Mid-way through the Fall 2015 semester, FAU contacted Dr. Nettleman to see if he would be willing to fill-in for the remainder of the semester, as the professor had been deported. Dr. Nettleman agreed to return to FAU to finish the Fall 2015 semester, and was again given access to FAU’s Blackboard. To Dr. Nettleman’s surprise, when he logged into Blackboard he realized that the former professor had been using Dr. Nettleman’s Materials during the Fall 2015 semester. Upon discovering this, Dr. Nettleman requested access to the Spring and Summer 2015 course materials, and realized that his Materials had been used during those semesters as well. On November 5, 2015, Dr. Nettleman, through is counsel, sent FAU a Cease and Desist letter. However, the parties were unable to reach a settlement.

Dr. Nettleman filed a lawsuit on July 27, 2016, claiming that FAU infringed his copyrights in the Materials. As part of his complaint, Dr. Nettleman quoted the FAU intellectual property policy which established that faculty members are “the copyright owner of works that are created independently and at the faculty member’s own initiative . . . .” By FAU’s own standard, the Materials that Dr. Nettleman created and registered prior to his employment at FAU, are the intellectual property of Dr. Nettleman. In addition, Dr. Nettleman alleged that upon his departure from FAU, he removed his Materials from Blackboard, but then FAU altered the copyright information on the Materials and uploaded them to Blackboard for continued use.
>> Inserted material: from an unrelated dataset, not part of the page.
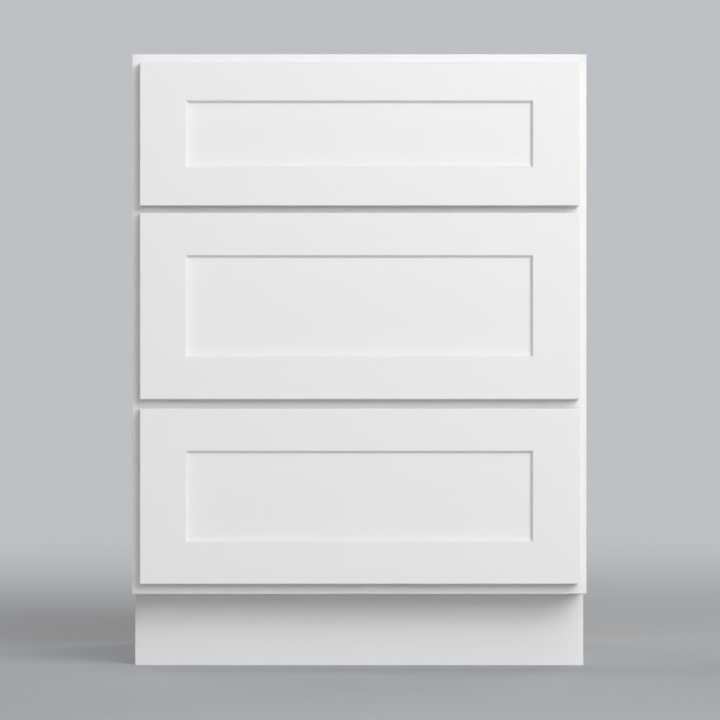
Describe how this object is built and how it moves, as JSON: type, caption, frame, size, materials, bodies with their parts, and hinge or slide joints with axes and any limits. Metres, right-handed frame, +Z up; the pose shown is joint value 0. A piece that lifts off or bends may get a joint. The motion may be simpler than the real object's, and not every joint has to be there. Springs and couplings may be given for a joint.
{
  "type": "base cabinet with drawers",
  "caption": "White face-framed kitchen base cabinet with recessed-panel drawer fronts on concealed runners, dovetailed drawer boxes and a recessed toe kick.",
  "frame": {"origin": "on the floor, midway across the width and the overall depth", "axes": "+X to the right as seen from the front, +Y from the drawer fronts to the back, +Z up"},
  "size_m": [0.606, 0.6, 0.82],
  "materials": {
    "lacquered_white": "satin white lacquer on hardwood and fibreboard",
    "birch_plywood": "clear-coated birch plywood",
    "drawer_maple": "clear-coated solid maple",
    "zinc_steel": "zinc-plated rolled sheet",
    "screw_steel": "zinc-plated",
    "cage_plastic": "natural moulded acetal",
    "clip_plastic": "moulded grey plastic",
    "clear_bumper": "clear soft polyurethane"
  },
  "bodies": {
    "cabinet": {"left_side_panel": "lacquered_white", "right_side_panel": "lacquered_white", "bottom_panel": "birch_plywood", "back_panel": "birch_plywood", "top_back_rail": "birch_plywood", "toe_kick_board": "birch_plywood", "toe_kick_skin": "lacquered_white", "frame_left_stile": "lacquered_white", "frame_right_stile": "lacquered_white", "frame_top_rail": "lacquered_white", "frame_upper_rail": "lacquered_white", "frame_lower_rail": "lacquered_white", "frame_bottom_rail": "lacquered_white", "corner_blocks": "birch_plywood", "runner_tracks": "zinc_steel", "runner_brackets": "zinc_steel", "runner_screws": "screw_steel", "frame_bumpers": "clear_bumper"},
    "top_drawer": {"top_drawer_front_left_stile": "lacquered_white", "top_drawer_front_right_stile": "lacquered_white", "top_drawer_front_top_rail": "lacquered_white", "top_drawer_front_bottom_rail": "lacquered_white", "top_drawer_front_panel": "lacquered_white", "top_drawer_box_left_side": "drawer_maple", "top_drawer_box_right_side": "drawer_maple", "top_drawer_box_front": "drawer_maple", "top_drawer_box_back": "drawer_maple", "top_drawer_box_bottom": "birch_plywood", "top_drawer_runner_channels": "zinc_steel", "top_drawer_locking_clips": "clip_plastic", "top_drawer_screws": "screw_steel"},
    "top_carriages": {"top_drawer_roller_carriages": "cage_plastic"},
    "middle_drawer": {"middle_drawer_front_left_stile": "lacquered_white", "middle_drawer_front_right_stile": "lacquered_white", "middle_drawer_front_top_rail": "lacquered_white", "middle_drawer_front_bottom_rail": "lacquered_white", "middle_drawer_front_panel": "lacquered_white", "middle_drawer_box_left_side": "drawer_maple", "middle_drawer_box_right_side": "drawer_maple", "middle_drawer_box_front": "drawer_maple", "middle_drawer_box_back": "drawer_maple", "middle_drawer_box_bottom": "birch_plywood", "middle_drawer_runner_channels": "zinc_steel", "middle_drawer_locking_clips": "clip_plastic", "middle_drawer_screws": "screw_steel"},
    "middle_carriages": {"middle_drawer_roller_carriages": "cage_plastic"},
    "bottom_drawer": {"bottom_drawer_front_left_stile": "lacquered_white", "bottom_drawer_front_right_stile": "lacquered_white", "bottom_drawer_front_top_rail": "lacquered_white", "bottom_drawer_front_bottom_rail": "lacquered_white", "bottom_drawer_front_panel": "lacquered_white", "bottom_drawer_box_left_side": "drawer_maple", "bottom_drawer_box_right_side": "drawer_maple", "bottom_drawer_box_front": "drawer_maple", "bottom_drawer_box_back": "drawer_maple", "bottom_drawer_box_bottom": "birch_plywood", "bottom_drawer_runner_channels": "zinc_steel", "bottom_drawer_locking_clips": "clip_plastic", "bottom_drawer_screws": "screw_steel"},
    "bottom_carriages": {"bottom_drawer_roller_carriages": "cage_plastic"}
  },
  "joints": [
    {"name": "top_drawer_slide", "type": "slide", "parent": "cabinet", "child": "top_drawer", "axis": [0, -1, 0], "range_m": [0, 0.4]},
    {"name": "top_carriage_slide", "type": "slide", "parent": "cabinet", "child": "top_carriages", "axis": [0, -1, 0], "range_m": [0, 0.2]},
    {"name": "middle_drawer_slide", "type": "slide", "parent": "cabinet", "child": "middle_drawer", "axis": [0, -1, 0], "range_m": [0, 0.4]},
    {"name": "middle_carriage_slide", "type": "slide", "parent": "cabinet", "child": "middle_carriages", "axis": [0, -1, 0], "range_m": [0, 0.2]},
    {"name": "bottom_drawer_slide", "type": "slide", "parent": "cabinet", "child": "bottom_drawer", "axis": [0, -1, 0], "range_m": [0, 0.4]},
    {"name": "bottom_carriage_slide", "type": "slide", "parent": "cabinet", "child": "bottom_carriages", "axis": [0, -1, 0], "range_m": [0, 0.2]}
  ],
  "couplings": [
    {"joint": "top_carriage_slide", "follows": "top_drawer_slide", "ratio": 0.5},
    {"joint": "middle_carriage_slide", "follows": "middle_drawer_slide", "ratio": 0.5},
    {"joint": "bottom_carriage_slide", "follows": "bottom_drawer_slide", "ratio": 0.5}
  ]
}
On September 22, 2016, FAU responded to Dr. Nettleman’s complaint by filing a motion to dismiss. FAU claims, among other things, that it is exempt from Dr. Nettleman’s claims because as a public university, and therefore a State entity, FAU has sovereign immunity, and that FAU has not consented to the lawsuit.

On October 11, 2016, Dr. Nettleman responded to FAU’s motion to dismiss, alleging that because FAU’s conduct deprived him of a constitutional right (namely Due Process), FAU had waived its sovereign immunity as to the copyright infringement claims.

On November 10, 2016, FAU responded to Dr. Nettleman’s October 11 filing, asserting that Dr. Nettleman’s conclusion that FAU had waived its sovereign immunity was incorrect.